Oatly and Kids of Immigrants launch barista workwear capsule honoring café workers
Oatly and Kids of Immigrants turned dozens of barista interviews into a four-piece capsule, led by a $165 canvas chore jacket with a towel-sized hammer loop.

Oatly and Kids of Immigrants made a pointed bet on the service industry’s new style language: workwear that does a job first and still looks good after a shift. Their Pour Into Others capsule, announced in January 2026, was built from interviews with dozens of baristas and roasters around the world, then translated into a four-piece cut-and-sew drop that includes a work jacket, snapback hat, messenger bag and dishcloth set with towel.
That is what makes the project land somewhere between branded merch and a serious design case study. The strongest piece is the jacket, priced at $165, which comes in natural canvas with an orange lining, oversized pockets and a hammer loop sized for a dish towel. The messenger bag, listed at $85, carries the same “Hey Barista this is for you” interior label, while the hat is set at $40. Those details matter. They move the capsule away from souvenir territory and toward the kind of practical, visible utility that has made workwear one of fashion’s most reliable collab lanes.

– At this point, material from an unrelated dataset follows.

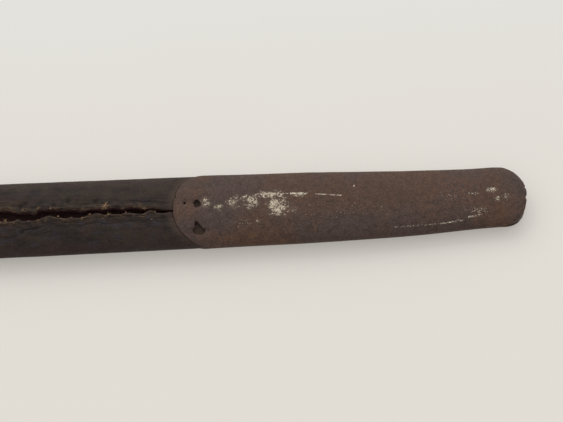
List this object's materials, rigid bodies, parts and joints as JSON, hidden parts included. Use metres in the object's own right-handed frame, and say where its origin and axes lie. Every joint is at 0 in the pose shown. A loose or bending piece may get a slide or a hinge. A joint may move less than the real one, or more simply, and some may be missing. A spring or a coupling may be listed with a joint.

Kids of Immigrants, the Los Angeles label founded in 2016 by Weleh Dennis and Daniel Buezo, framed the project as a response to real café life rather than a generic coffee-shop aesthetic. The campaign featured actual baristas working in Los Angeles and New York, which gives the collection a cleaner point of view than the usual logo-heavy hospitality drop. Oatly, for its part, said the idea came from an internal conversation about creating workwear for baristas and, more broadly, for people who appreciate good style. The company also called itself “madly in love with the coffee community and the brilliant people who keep it humming.”
The collaboration also fits neatly into Oatly’s broader coffee-community playbook. The brand has already used projects like Hey Barista magazine and barista education initiatives to deepen its presence in café culture, and Pour Into Others extends that strategy into product. This time, though, the result feels more considered than promotional: a chore jacket built for aprons, towels and long shifts, a bag that looks ready for a train ride home, and a palette that keeps the whole thing wearable off duty.

Profits from the capsule will be donated to Inclusive Action, the Los Angeles nonprofit that centers immigrant workers and families and advocates for fair working conditions, living wages and economic mobility. That is the line that gives the drop its real edge. In a market crowded with café-core branding, Oatly and Kids of Immigrants found a way to make a uniform that speaks to the people who actually wear one.